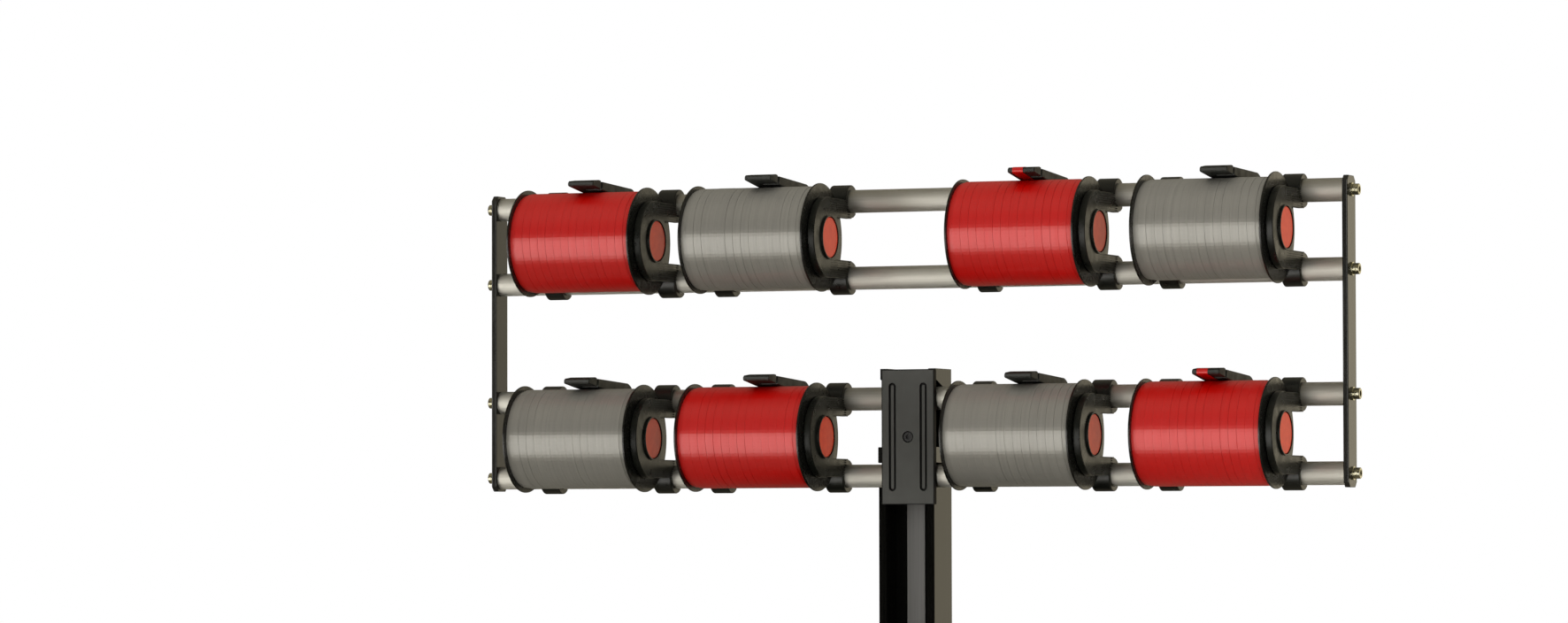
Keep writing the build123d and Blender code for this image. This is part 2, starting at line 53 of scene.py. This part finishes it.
sensor_width = 36.0
focal_pixels = 6850.451
camera_place = Vector((1.980357, -5.093684, 0.162565))
camera_yaw = math.radians(22.3454)
camera_pitch = math.radians(2.1021)
camera_roll = math.radians(-0.1258)


def camera_turn(yaw, pitch, roll):
    """Camera axes as a matrix: looks along +Y turned left by yaw, up by pitch, then rolled."""
    ahead = Vector((-math.sin(yaw) * math.cos(pitch), math.cos(yaw) * math.cos(pitch), math.sin(pitch)))
    right = Vector((math.cos(yaw), math.sin(yaw), 0.0))
    up = right.cross(ahead)
    rolled_right = right * math.cos(roll) + up * math.sin(roll)
    rolled_up = up * math.cos(roll) - right * math.sin(roll)
    return Matrix((rolled_right, rolled_up, -ahead)).transposed()


camera = bpy.data.objects.new("camera", bpy.data.cameras.new("camera"))
camera.data.sensor_width = sensor_width
camera.data.lens = focal_pixels / picture_width * sensor_width
camera.data.clip_end = 50.0
camera.matrix_world = (
    Matrix.Translation(camera_place) @ camera_turn(camera_yaw, camera_pitch, camera_roll).to_4x4()
)
bpy.context.scene.collection.objects.link(camera)
bpy.context.scene.camera = camera
bpy.context.scene.view_settings.view_transform = "Standard"


def linear(hex_colour):
    """An sRGB hex colour as the linear colour that shaders take."""
    parts = np.array([int(hex_colour[i:i + 2], 16) / 255 for i in (0, 2, 4)])
    curve = np.where(parts <= 0.04045, parts / 12.92, ((parts + 0.055) / 1.055) ** 2.4)
    return (*(float(part) for part in curve), 1.0)


def add_node(tree, kind, settings=None, inputs=None):
    """Adds one shader node: settings are its properties, inputs are values or sockets to link."""
    node = tree.nodes.new(kind)
    for name, value in (settings or {}).items():
        setattr(node, name, value)
    for key, value in (inputs or {}).items():
        if isinstance(value, bpy.types.NodeSocket):
            tree.links.new(value, node.inputs[key])
        else:
            node.inputs[key].default_value = value
    return node


wall_level = 1.0
side_wall_level = 0.08
dark_level = 0.03
ceiling_level = 0.25
under_level = 0.14
band_level = 6.4
plain_level = 0.8
flat_face_way = -0.35
bright_wall_way = 0.27


def white_room():
    """World: white to the camera and plain light on surfaces. Gloss sees a pale wall behind, a dark
    front, a dim ceiling, and the far counter as a bright band in front, with a gap in it where flat
    faces look. Each ramp is (value, from, to, at from, at to), on the direction's axes."""
    world = bpy.data.worlds.new("white_room")
    bpy.context.scene.world = world
    world.use_nodes = True
    tree = world.node_tree
    tree.nodes.clear()
    way = add_node(tree, "ShaderNodeTexCoord").outputs["Generated"]
    axes = add_node(tree, "ShaderNodeSeparateXYZ", None, {"Vector": way}).outputs
    beside = []
    for middle in (flat_face_way, bright_wall_way):
        offset = add_node(tree, "ShaderNodeMath", {"operation": "SUBTRACT"}, {0: axes["X"], 1: middle})
        distance = {0: offset.outputs[0]}
        beside.append(add_node(tree, "ShaderNodeMath", {"operation": "ABSOLUTE"}, distance).outputs[0])
    height = add_node(tree, "ShaderNodeMath", {"operation": "ABSOLUTE"}, {0: axes["Z"]}).outputs[0]
    ramps = {
        "wall": (beside[1], 0.04, 0.3, wall_level, side_wall_level),
        "behind": (axes["Y"], 0.1, 0.7, 0.0, 1.0),
        "overhead": (height, 0.3, 0.75, 0.0, 1.0),
        "above": (axes["Z"], -0.3, 0.3, under_level, ceiling_level),
        "far edge": (axes["Z"], 0.09, 0.17, 1.0, 0.0),
        "near edge": (axes["Z"], -0.6, -0.52, 0.0, 1.0),
        "in front": (axes["Y"], -0.45, -0.15, 1.0, 0.0),
        "to the left": (axes["X"], 0.0, 0.2, 1.0, 0.0),
        "beside gap": (beside[0], 0.1, 0.17, 0.0, 1.0),
    }
    level = {}
    for name, (value, start, end, first, last) in ramps.items():
        ranged = add_node(
            tree, "ShaderNodeMapRange", {"interpolation_type": "SMOOTHSTEP"},
            {"Value": value, "From Min": start, "From Max": end, "To Min": first, "To Max": last},
        )
        level[name] = ranged.outputs["Result"]
    for name, first, second in (
        ("place", "in front", "to the left"),
        ("open place", "place", "beside gap"),
        ("edges", "near edge", "far edge"),
        ("band", "open place", "edges"),
    ):
        joined = {0: level[first], 1: level[second]}
        level[name] = add_node(tree, "ShaderNodeMath", {"operation": "MULTIPLY"}, joined).outputs[0]
    for name, share, first, second in (
        ("horizon", "behind", dark_level, "wall"),
        ("room", "overhead", "horizon", "above"),
        ("all", "band", "room", band_level),
    ):
        mixed = {0: level[share], 2: level.get(first, first), 3: level.get(second, second)}
        level[name] = add_node(tree, "ShaderNodeMix", {"data_type": "FLOAT"}, mixed).outputs[0]
    colour = add_node(
        tree, "ShaderNodeMix", {"data_type": "RGBA"},
        {0: level["band"], 6: linear("FFF3D4"), 7: linear("FFFDF9")},
    ).outputs[2]
    gloss = add_node(tree, "ShaderNodeBackground", None, {"Color": colour, "Strength": level["all"]})
    plain = add_node(
        tree, "ShaderNodeBackground", None, {"Color": linear("FFFDF8"), "Strength": plain_level}
    )
    white = add_node(tree, "ShaderNodeBackground", None, {"Color": linear("FFFFFF"), "Strength": 1.0})
    ray = add_node(tree, "ShaderNodeLightPath").outputs
    lit = add_node(
        tree, "ShaderNodeMixShader", None,
        {0: ray["Is Glossy Ray"], 1: plain.outputs[0], 2: gloss.outputs[0]},
    )
    seen = add_node(
        tree, "ShaderNodeMixShader", None,
        {0: ray["Is Camera Ray"], 1: lit.outputs[0], 2: white.outputs[0]},
    )
    add_node(tree, "ShaderNodeOutputWorld", None, {"Surface": seen.outputs[0]})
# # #
Nothing in the data may differ; print all of it exactly as written.

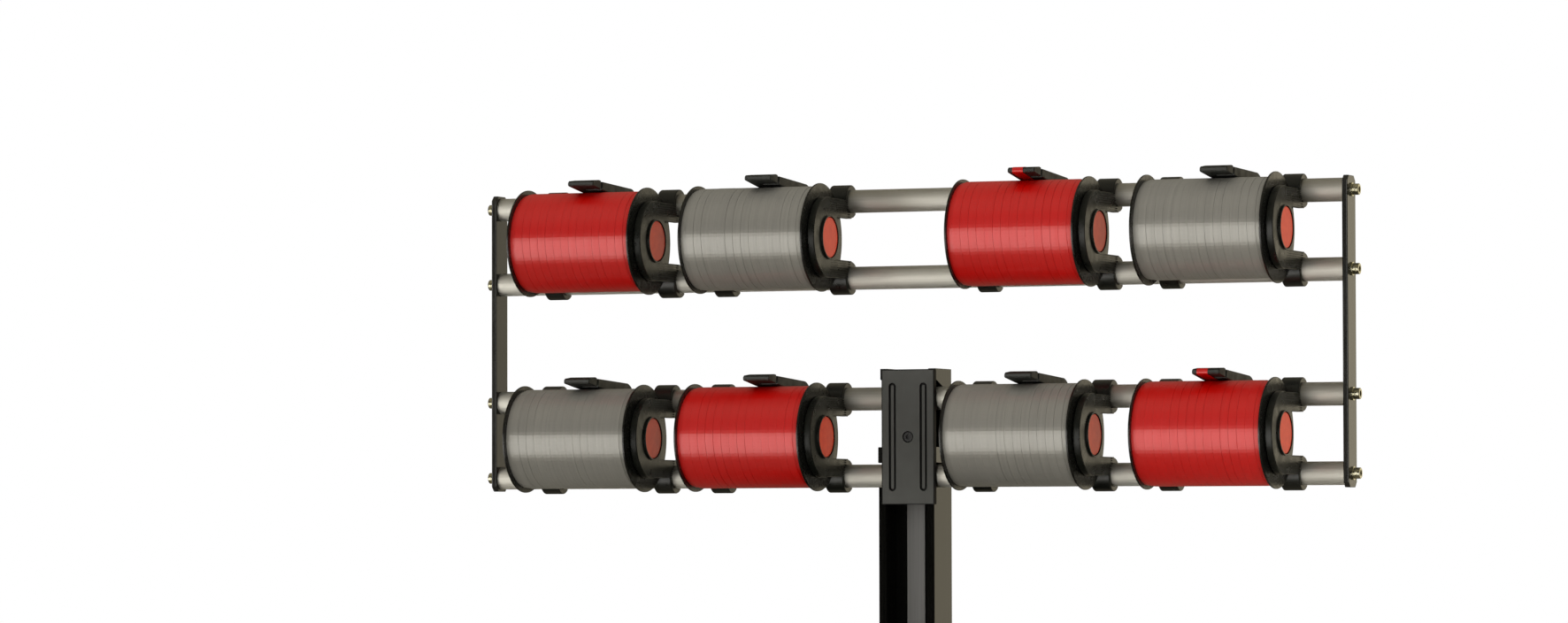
Keep writing the build123d and Blender code for this image. This is part 2, starting at line 53 of scene.py. This part finishes it.
sensor_width = 36.0
focal_pixels = 6850.451
camera_place = Vector((1.980357, -5.093684, 0.162565))
camera_yaw = math.radians(22.3454)
camera_pitch = math.radians(2.1021)
camera_roll = math.radians(-0.1258)


def camera_turn(yaw, pitch, roll):
    """Camera axes as a matrix: looks along +Y turned left by yaw, up by pitch, then rolled."""
    ahead = Vector((-math.sin(yaw) * math.cos(pitch), math.cos(yaw) * math.cos(pitch), math.sin(pitch)))
    right = Vector((math.cos(yaw), math.sin(yaw), 0.0))
    up = right.cross(ahead)
    rolled_right = right * math.cos(roll) + up * math.sin(roll)
    rolled_up = up * math.cos(roll) - right * math.sin(roll)
    return Matrix((rolled_right, rolled_up, -ahead)).transposed()


camera = bpy.data.objects.new("camera", bpy.data.cameras.new("camera"))
camera.data.sensor_width = sensor_width
camera.data.lens = focal_pixels / picture_width * sensor_width
camera.data.clip_end = 50.0
camera.matrix_world = (
    Matrix.Translation(camera_place) @ camera_turn(camera_yaw, camera_pitch, camera_roll).to_4x4()
)
bpy.context.scene.collection.objects.link(camera)
bpy.context.scene.camera = camera
bpy.context.scene.view_settings.view_transform = "Standard"


def linear(hex_colour):
    """An sRGB hex colour as the linear colour that shaders take."""
    parts = np.array([int(hex_colour[i:i + 2], 16) / 255 for i in (0, 2, 4)])
    curve = np.where(parts <= 0.04045, parts / 12.92, ((parts + 0.055) / 1.055) ** 2.4)
    return (*(float(part) for part in curve), 1.0)


def add_node(tree, kind, settings=None, inputs=None):
    """Adds one shader node: settings are its properties, inputs are values or sockets to link."""
    node = tree.nodes.new(kind)
    for name, value in (settings or {}).items():
        setattr(node, name, value)
    for key, value in (inputs or {}).items():
        if isinstance(value, bpy.types.NodeSocket):
            tree.links.new(value, node.inputs[key])
        else:
            node.inputs[key].default_value = value
    return node


wall_level = 1.0
side_wall_level = 0.08
dark_level = 0.03
ceiling_level = 0.25
under_level = 0.14
band_level = 6.4
plain_level = 0.8
flat_face_way = -0.35
bright_wall_way = 0.27


def white_room():
    """World: white to the camera and plain light on surfaces. Gloss sees a pale wall behind, a dark
    front, a dim ceiling, and the far counter as a bright band in front, with a gap in it where flat
    faces look. Each ramp is (value, from, to, at from, at to), on the direction's axes."""
    world = bpy.data.worlds.new("white_room")
    bpy.context.scene.world = world
    world.use_nodes = True
    tree = world.node_tree
    tree.nodes.clear()
    way = add_node(tree, "ShaderNodeTexCoord").outputs["Generated"]
    axes = add_node(tree, "ShaderNodeSeparateXYZ", None, {"Vector": way}).outputs
    beside = []
    for middle in (flat_face_way, bright_wall_way):
        offset = add_node(tree, "ShaderNodeMath", {"operation": "SUBTRACT"}, {0: axes["X"], 1: middle})
        distance = {0: offset.outputs[0]}
        beside.append(add_node(tree, "ShaderNodeMath", {"operation": "ABSOLUTE"}, distance).outputs[0])
    height = add_node(tree, "ShaderNodeMath", {"operation": "ABSOLUTE"}, {0: axes["Z"]}).outputs[0]
    ramps = {
        "wall": (beside[1], 0.04, 0.3, wall_level, side_wall_level),
        "behind": (axes["Y"], 0.1, 0.7, 0.0, 1.0),
        "overhead": (height, 0.3, 0.75, 0.0, 1.0),
        "above": (axes["Z"], -0.3, 0.3, under_level, ceiling_level),
        "far edge": (axes["Z"], 0.09, 0.17, 1.0, 0.0),
        "near edge": (axes["Z"], -0.6, -0.52, 0.0, 1.0),
        "in front": (axes["Y"], -0.45, -0.15, 1.0, 0.0),
        "to the left": (axes["X"], 0.0, 0.2, 1.0, 0.0),
        "beside gap": (beside[0], 0.1, 0.17, 0.0, 1.0),
    }
    level = {}
    for name, (value, start, end, first, last) in ramps.items():
        ranged = add_node(
            tree, "ShaderNodeMapRange", {"interpolation_type": "SMOOTHSTEP"},
            {"Value": value, "From Min": start, "From Max": end, "To Min": first, "To Max": last},
        )
        level[name] = ranged.outputs["Result"]
    for name, first, second in (
        ("place", "in front", "to the left"),
        ("open place", "place", "beside gap"),
        ("edges", "near edge", "far edge"),
        ("band", "open place", "edges"),
    ):
        joined = {0: level[first], 1: level[second]}
        level[name] = add_node(tree, "ShaderNodeMath", {"operation": "MULTIPLY"}, joined).outputs[0]
    for name, share, first, second in (
        ("horizon", "behind", dark_level, "wall"),
        ("room", "overhead", "horizon", "above"),
        ("all", "band", "room", band_level),
    ):
        mixed = {0: level[share], 2: level.get(first, first), 3: level.get(second, second)}
        level[name] = add_node(tree, "ShaderNodeMix", {"data_type": "FLOAT"}, mixed).outputs[0]
    colour = add_node(
        tree, "ShaderNodeMix", {"data_type": "RGBA"},
        {0: level["band"], 6: linear("FFF3D4"), 7: linear("FFFDF9")},
    ).outputs[2]
    gloss = add_node(tree, "ShaderNodeBackground", None, {"Color": colour, "Strength": level["all"]})
    plain = add_node(
        tree, "ShaderNodeBackground", None, {"Color": linear("FFFDF8"), "Strength": plain_level}
    )
    white = add_node(tree, "ShaderNodeBackground", None, {"Color": linear("FFFFFF"), "Strength": 1.0})
    ray = add_node(tree, "ShaderNodeLightPath").outputs
    lit = add_node(
        tree, "ShaderNodeMixShader", None,
        {0: ray["Is Glossy Ray"], 1: plain.outputs[0], 2: gloss.outputs[0]},
    )
    seen = add_node(
        tree, "ShaderNodeMixShader", None,
        {0: ray["Is Camera Ray"], 1: lit.outputs[0], 2: white.outputs[0]},
    )
    add_node(tree, "ShaderNodeOutputWorld", None, {"Surface": seen.outputs[0]})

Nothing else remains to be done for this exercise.